===== Supplied material =====
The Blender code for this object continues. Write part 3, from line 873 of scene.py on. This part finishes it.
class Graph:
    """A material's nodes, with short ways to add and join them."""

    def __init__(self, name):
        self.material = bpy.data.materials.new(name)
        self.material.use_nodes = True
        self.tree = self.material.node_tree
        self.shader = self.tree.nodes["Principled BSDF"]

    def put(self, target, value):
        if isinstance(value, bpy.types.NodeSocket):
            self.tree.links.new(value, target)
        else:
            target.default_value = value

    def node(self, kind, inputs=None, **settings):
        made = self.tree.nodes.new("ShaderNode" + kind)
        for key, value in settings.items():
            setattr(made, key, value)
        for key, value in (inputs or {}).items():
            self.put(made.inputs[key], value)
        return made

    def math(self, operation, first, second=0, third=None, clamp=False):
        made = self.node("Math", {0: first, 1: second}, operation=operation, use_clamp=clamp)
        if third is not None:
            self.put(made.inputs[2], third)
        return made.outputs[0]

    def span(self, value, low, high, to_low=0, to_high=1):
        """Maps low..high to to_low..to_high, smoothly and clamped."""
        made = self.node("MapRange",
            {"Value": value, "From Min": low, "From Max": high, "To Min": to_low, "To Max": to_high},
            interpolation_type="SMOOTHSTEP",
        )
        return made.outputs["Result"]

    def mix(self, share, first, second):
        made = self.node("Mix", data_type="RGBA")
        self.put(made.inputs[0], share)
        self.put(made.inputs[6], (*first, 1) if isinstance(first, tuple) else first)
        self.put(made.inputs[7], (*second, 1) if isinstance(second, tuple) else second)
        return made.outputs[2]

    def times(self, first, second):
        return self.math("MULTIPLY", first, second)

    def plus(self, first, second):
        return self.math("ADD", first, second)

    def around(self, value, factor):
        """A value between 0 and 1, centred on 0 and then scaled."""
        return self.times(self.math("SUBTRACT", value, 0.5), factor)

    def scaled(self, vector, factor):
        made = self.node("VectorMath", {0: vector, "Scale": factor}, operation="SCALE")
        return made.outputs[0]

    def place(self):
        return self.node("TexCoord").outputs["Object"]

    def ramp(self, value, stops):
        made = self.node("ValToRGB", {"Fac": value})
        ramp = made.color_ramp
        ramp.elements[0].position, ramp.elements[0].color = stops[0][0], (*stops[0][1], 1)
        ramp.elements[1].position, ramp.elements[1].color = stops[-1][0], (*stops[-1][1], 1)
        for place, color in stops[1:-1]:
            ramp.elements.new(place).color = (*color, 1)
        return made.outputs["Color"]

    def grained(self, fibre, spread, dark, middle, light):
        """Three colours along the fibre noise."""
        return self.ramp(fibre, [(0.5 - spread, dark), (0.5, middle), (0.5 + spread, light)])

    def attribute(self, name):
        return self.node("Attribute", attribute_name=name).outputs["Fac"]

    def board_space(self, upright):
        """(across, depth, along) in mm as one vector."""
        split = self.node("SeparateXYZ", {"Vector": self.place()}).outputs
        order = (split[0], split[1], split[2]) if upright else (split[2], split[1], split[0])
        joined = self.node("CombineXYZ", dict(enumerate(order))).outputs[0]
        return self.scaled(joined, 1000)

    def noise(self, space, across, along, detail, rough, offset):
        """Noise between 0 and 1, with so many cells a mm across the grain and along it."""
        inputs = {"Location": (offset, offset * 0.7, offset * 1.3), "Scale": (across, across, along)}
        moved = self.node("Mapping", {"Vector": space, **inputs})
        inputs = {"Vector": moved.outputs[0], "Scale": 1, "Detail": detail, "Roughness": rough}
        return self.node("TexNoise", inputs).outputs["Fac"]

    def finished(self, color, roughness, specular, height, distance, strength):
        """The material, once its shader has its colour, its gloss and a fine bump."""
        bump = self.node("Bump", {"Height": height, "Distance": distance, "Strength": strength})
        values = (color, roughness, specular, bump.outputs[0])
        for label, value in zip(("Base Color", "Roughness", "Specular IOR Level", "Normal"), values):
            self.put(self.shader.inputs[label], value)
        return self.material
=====
**Problem**
Return the listing above in full, character for character.

**Worked answer**
The Blender code for this object continues. Write part 3, from line 873 of scene.py on. This part finishes it.
class Graph:
    """A material's nodes, with short ways to add and join them."""

    def __init__(self, name):
        self.material = bpy.data.materials.new(name)
        self.material.use_nodes = True
        self.tree = self.material.node_tree
        self.shader = self.tree.nodes["Principled BSDF"]

    def put(self, target, value):
        if isinstance(value, bpy.types.NodeSocket):
            self.tree.links.new(value, target)
        else:
            target.default_value = value

    def node(self, kind, inputs=None, **settings):
        made = self.tree.nodes.new("ShaderNode" + kind)
        for key, value in settings.items():
            setattr(made, key, value)
        for key, value in (inputs or {}).items():
            self.put(made.inputs[key], value)
        return made

    def math(self, operation, first, second=0, third=None, clamp=False):
        made = self.node("Math", {0: first, 1: second}, operation=operation, use_clamp=clamp)
        if third is not None:
            self.put(made.inputs[2], third)
        return made.outputs[0]

    def span(self, value, low, high, to_low=0, to_high=1):
        """Maps low..high to to_low..to_high, smoothly and clamped."""
        made = self.node("MapRange",
            {"Value": value, "From Min": low, "From Max": high, "To Min": to_low, "To Max": to_high},
            interpolation_type="SMOOTHSTEP",
        )
        return made.outputs["Result"]

    def mix(self, share, first, second):
        made = self.node("Mix", data_type="RGBA")
        self.put(made.inputs[0], share)
        self.put(made.inputs[6], (*first, 1) if isinstance(first, tuple) else first)
        self.put(made.inputs[7], (*second, 1) if isinstance(second, tuple) else second)
        return made.outputs[2]

    def times(self, first, second):
        return self.math("MULTIPLY", first, second)

    def plus(self, first, second):
        return self.math("ADD", first, second)

    def around(self, value, factor):
        """A value between 0 and 1, centred on 0 and then scaled."""
        return self.times(self.math("SUBTRACT", value, 0.5), factor)

    def scaled(self, vector, factor):
        made = self.node("VectorMath", {0: vector, "Scale": factor}, operation="SCALE")
        return made.outputs[0]

    def place(self):
        return self.node("TexCoord").outputs["Object"]

    def ramp(self, value, stops):
        made = self.node("ValToRGB", {"Fac": value})
        ramp = made.color_ramp
        ramp.elements[0].position, ramp.elements[0].color = stops[0][0], (*stops[0][1], 1)
        ramp.elements[1].position, ramp.elements[1].color = stops[-1][0], (*stops[-1][1], 1)
        for place, color in stops[1:-1]:
            ramp.elements.new(place).color = (*color, 1)
        return made.outputs["Color"]

    def grained(self, fibre, spread, dark, middle, light):
        """Three colours along the fibre noise."""
        return self.ramp(fibre, [(0.5 - spread, dark), (0.5, middle), (0.5 + spread, light)])

    def attribute(self, name):
        return self.node("Attribute", attribute_name=name).outputs["Fac"]

    def board_space(self, upright):
        """(across, depth, along) in mm as one vector."""
        split = self.node("SeparateXYZ", {"Vector": self.place()}).outputs
        order = (split[0], split[1], split[2]) if upright else (split[2], split[1], split[0])
        joined = self.node("CombineXYZ", dict(enumerate(order))).outputs[0]
        return self.scaled(joined, 1000)

    def noise(self, space, across, along, detail, rough, offset):
        """Noise between 0 and 1, with so many cells a mm across the grain and along it."""
        inputs = {"Location": (offset, offset * 0.7, offset * 1.3), "Scale": (across, across, along)}
        moved = self.node("Mapping", {"Vector": space, **inputs})
        inputs = {"Vector": moved.outputs[0], "Scale": 1, "Detail": detail, "Roughness": rough}
        return self.node("TexNoise", inputs).outputs["Fac"]

    def finished(self, color, roughness, specular, height, distance, strength):
        """The material, once its shader has its colour, its gloss and a fine bump."""
        bump = self.node("Bump", {"Height": height, "Distance": distance, "Strength": strength})
        values = (color, roughness, specular, bump.outputs[0])
        for label, value in zip(("Base Color", "Roughness", "Specular IOR Level", "Normal"), values):
            self.put(self.shader.inputs[label], value)
        return self.material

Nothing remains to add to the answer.